• SOURCE MATERIAL:
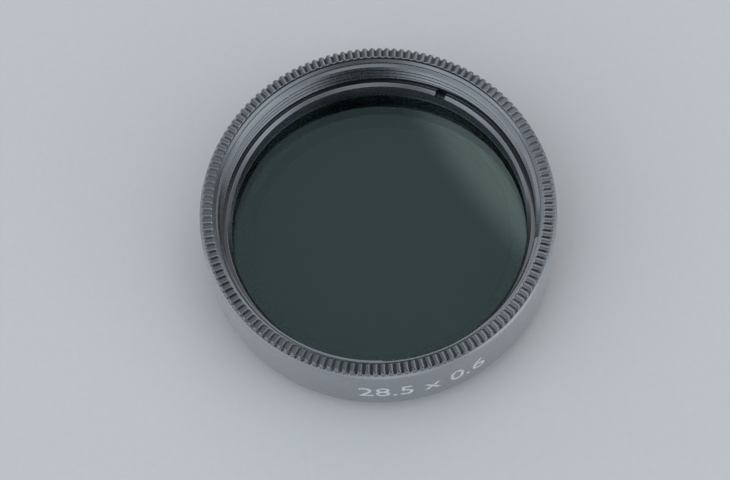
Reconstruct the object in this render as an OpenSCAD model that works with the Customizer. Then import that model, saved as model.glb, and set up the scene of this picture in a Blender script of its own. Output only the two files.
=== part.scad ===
// Screw-in neutral density filter for a 1.25 inch eyepiece barrel.
// It lies on the end face of its male thread, with the light path along Z.
// The origin is in the centre of that end face, and +Z points to the knurled rim.
// Screw threads are drawn plain. A male thread, alone or screwed in, is drawn at its major diameter,
// and a female thread that is free is drawn at the diameter of its crests.

/* [Threads] */
// Major diameter of both screw threads
thread_d = 28.5; // [20:0.1:60]
// Pitch of both screw threads
thread_pitch = 0.6; // [0.5:0.05:0.75]
// Length of the male thread below the body
male_thread_h = 2.4; // [1.8:0.1:4]
// Width of the run-out groove between the male thread and the body
relief_w = 0.5; // [0.4:0.05:0.7]
// How far the run-out groove cuts up into the body and out past the thread
undercut = 0.1; // [0.05:0.01:0.2]
// Depth of thread left free above the retaining ring
free_thread_h = 2.4; // [1.5:0.1:5]

/* [Body] */
// Height of the body above its male thread
body_h = 7.3; // [6:0.1:12]
// Wall between the thread and the outside of the plain band
band_wall = 1.45; // [1.2:0.05:3]
// Chamfer on the lower outside edge of the band
band_chamfer = 0.15; // [0.05:0.05:0.4]
// Depth of the plain mouth above the female thread
mouth_h = 0.75; // [0.3:0.05:1.5]
// Gap round the major diameter in the plain mouth
mouth_gap = 0.3; // [0.1:0.05:0.5]

/* [Knurled rim] */
// Number of teeth round the rim
teeth = 144; // [110:1:190]
// Flat land left on the crest of each tooth
tooth_land = 0.25; // [0.15:0.01:0.35]
// Height of the knurled rim
knurl_h = 0.7; // [0.4:0.05:1.5]
// How far the rim stands in from the band
knurl_step = 0.2; // [0.1:0.05:0.4]
// Plain land between the foot of the grooves and the shoulder below them
groove_stop = 0.05; // [0.02:0.01:0.2]
// Angle between the flanks of a groove
groove_angle = 70; // [60:1:90]
// Chamfer on the outer corner of the rim
rim_chamfer = 0.1; // [0.05:0.05:0.3]

/* [Glass] */
// Thickness of the glass disc
glass_t = 1.5; // [1:0.1:2]
// Step between the female thread's crests and the seat of the glass
seat_step = 0.125; // [0.05:0.025:0.4]
// Gap round the edge of the glass
glass_gap = 0.05; // [0.02:0.01:0.2]
// Bevel on both edges of the glass
glass_bevel = 0.15; // [0.05:0.05:0.4]
// Height of the glass above the lip of its seat
glass_proud = 0.1; // [0.05:0.05:0.3]
// Width of the ledge under the edge of the glass
ledge_w = 2; // [0.4:0.05:3]

/* [Retaining ring] */
// Height of the retaining ring
ring_h = 2; // [0.9:0.05:2.5]
// Wall of the retaining ring, from its bore to the major diameter of its thread
ring_wall = 1; // [0.8:0.05:2]
// Gap round the thread of the retaining ring
ring_gap = 0.025; // [0.01:0.005:0.1]
// Chamfer on the upper inside edge of the ring
ring_chamfer = 0.15; // [0.05:0.05:0.3]
// Width of the two slots for a spanner
slot_w = 0.95; // [0.5:0.05:2]
// Depth of the two slots for a spanner
slot_h = 0.6; // [0.3:0.05:0.8]
// Direction in which the slots lie
slot_angle = 59.8; // [0:0.1:179.9]

/* [Hidden] */
$fn = 180;
// How far a cut runs past the face it starts from
past = 0.5;
// The same for the knurl, less than half a land so that one groove's cut stays clear of the next
groove_past = 0.05;

// Depth of a metric thread as a share of its pitch, at a female crest and at a male root
FEMALE_CREST = 0.5413;
MALE_ROOT = 0.6134;
crest_depth = FEMALE_CREST * thread_pitch;
male_r = thread_d / 2;
male_root_r = male_r - MALE_ROOT * thread_pitch;
female_r = male_r - crest_depth;

// Outside of the body
band_r = male_r + band_wall;
knurl_r = band_r - knurl_step;
mouth_r = male_r + mouth_gap;

// One groove of the knurl
groove_w = 2 * PI * knurl_r / teeth - tooth_land;
groove_depth = groove_w / 2 / tan(groove_angle / 2);

// Heights of the body, from the end face of the male thread
top_z = male_thread_h + body_h;
knurl_z = top_z - knurl_h;
mouth_z = top_z - mouth_h;
ring_top_z = mouth_z - free_thread_h;
glass_top_z = ring_top_z - ring_h;
seat_lip_z = glass_top_z - glass_proud;
seat_z = glass_top_z - glass_t;

// Radii that fit in each other
seat_r = female_r - seat_step;
glass_r = seat_r - glass_gap;
aperture_r = glass_r - ledge_w;
ring_r = male_r - ring_gap;
ring_bore_r = ring_r - ring_wall;

// Turned outside of the cell, from the thread's end up to the rim
module cell_outside() {
    rotate_extrude() polygon([
        [0, 0],
        [male_root_r, 0],
        [male_r, male_r - male_root_r],
        [male_r, male_thread_h - relief_w],
        [male_root_r, male_thread_h - relief_w],
        [male_root_r, male_thread_h + undercut],
        [male_r + undercut, male_thread_h + undercut],
        [male_r + undercut, male_thread_h],
        [band_r - band_chamfer, male_thread_h],
        [band_r, male_thread_h + band_chamfer],
        [band_r, knurl_z - knurl_step],
        [knurl_r, knurl_z],
        [knurl_r, top_z - rim_chamfer],
        [knurl_r - rim_chamfer, top_z],
        [0, top_z]
    ]);
}

// Stepped bore of the cell: aperture, glass seat, thread round the ring, free thread and mouth
module cell_bore() {
    rotate_extrude() polygon([
        [0, -past],
        [aperture_r, -past],
        [aperture_r, seat_z],
        [seat_r, seat_z],
        [seat_r, seat_lip_z],
        [male_r, seat_lip_z],
        [male_r, ring_top_z],
        [female_r, ring_top_z],
        [female_r, mouth_z - crest_depth],
        [male_r, mouth_z],
        [mouth_r, mouth_z],
        [mouth_r, top_z + past],
        [0, top_z + past]
    ]);
}

// Outline of a groove in a face along y = 0
module groove_outline() {
    half_w = (groove_depth + groove_past) * tan(groove_angle / 2);
    polygon([[0, -groove_depth], [half_w, groove_past], [-half_w, groove_past]]);
}

// One knurl groove: across the top of the rim, then down its side
module knurl_groove() {
    rim_w = knurl_r - mouth_r;
    translate([mouth_r - past, 0, top_z])
        rotate([90, 0, 90]) linear_extrude(rim_w + 2 * past) groove_outline();
    translate([knurl_r, 0, knurl_z + groove_stop])
        rotate(-90) linear_extrude(knurl_h + past) groove_outline();
}

// Turned aluminium cell with a knurled rim, a threaded bore and a male thread
module filter_cell() {
    color("dimgray") difference() {
        cell_outside();
        cell_bore();
        for (tooth = [0 : teeth - 1])
            rotate(tooth * 360 / teeth) knurl_groove();
    }
}

// Dark glass disc with bevelled edges
module nd_glass() {
    color("darkslategray") rotate_extrude() polygon([
        [0, seat_z],
        [glass_r - glass_bevel, seat_z],
        [glass_r, seat_z + glass_bevel],
        [glass_r, glass_top_z - glass_bevel],
        [glass_r - glass_bevel, glass_top_z],
        [0, glass_top_z]
    ]);
}

// Threaded ring that holds the glass down, with two slots for a spanner
module retaining_ring() {
    color("gray") difference() {
        rotate_extrude() polygon([
            [ring_bore_r, glass_top_z],
            [ring_r, glass_top_z],
            [ring_r, ring_top_z],
            [ring_bore_r + ring_chamfer, ring_top_z],
            [ring_bore_r, ring_top_z - ring_chamfer]
        ]);
        rotate(slot_angle) translate([-ring_r - past, -slot_w / 2, ring_top_z - slot_h])
            cube([2 * (ring_r + past), slot_w, slot_h + past]);
    }
}

filter_cell();
nd_glass();
retaining_ring();
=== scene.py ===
"""A screw-in neutral density filter for a 1.25 inch eyepiece.

It lies on its male thread, with the knurled rim up.
"""
from math import atan2, cos, degrees, hypot, pi, radians, sin, tan

import bmesh
import bpy
from mathutils import Matrix, Vector


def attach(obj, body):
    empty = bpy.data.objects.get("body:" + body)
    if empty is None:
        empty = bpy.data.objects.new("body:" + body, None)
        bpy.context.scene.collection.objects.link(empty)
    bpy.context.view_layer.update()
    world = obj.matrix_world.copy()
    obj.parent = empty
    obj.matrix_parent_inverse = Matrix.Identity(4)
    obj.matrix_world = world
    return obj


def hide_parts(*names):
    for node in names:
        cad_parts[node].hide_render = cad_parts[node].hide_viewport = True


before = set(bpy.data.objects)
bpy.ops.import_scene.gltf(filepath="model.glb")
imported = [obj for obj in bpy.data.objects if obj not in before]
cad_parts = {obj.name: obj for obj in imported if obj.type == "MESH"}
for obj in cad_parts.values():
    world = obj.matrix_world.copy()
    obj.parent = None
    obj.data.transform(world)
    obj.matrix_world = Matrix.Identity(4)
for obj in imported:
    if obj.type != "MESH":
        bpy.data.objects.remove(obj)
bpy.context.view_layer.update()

# THE CELL
# The body of the filter: one piece of aluminium, turned on a lathe with a seat for the glass and a
# fine screw thread at each end. The rim is knurled so that fingertips can turn it. The whole piece
# is then anodised and dyed grey, which leaves it satin.
MM = 0.001  # a millimetre in metres: the sizes below are in millimetres
TEETH, TOOTH_COLUMNS = 144, 8
TOOTH_ANGLE = 360 / TEETH
GROOVE_DEPTH = 0.304
BAND_R, KNURL_R, MOUTH_R, APERTURE_R = 15.7, 15.5, 14.55, 11.75
BODY_Z, MOUTH_Z, TOP_Z = 2.4, 8.95, 9.7
# Both threads: major radius, crests of the female one, roots of the male one
PITCH, MAJOR_R, FEMALE_R, ROOT_R = 0.6, 14.25, 13.925, 13.882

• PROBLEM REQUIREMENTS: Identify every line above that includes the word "empty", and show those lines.

• WRITTEN ANSWER:
    empty = bpy.data.objects.get("body:" + body)
    if empty is None:
        empty = bpy.data.objects.new("body:" + body, None)
        bpy.context.scene.collection.objects.link(empty)
    obj.parent = empty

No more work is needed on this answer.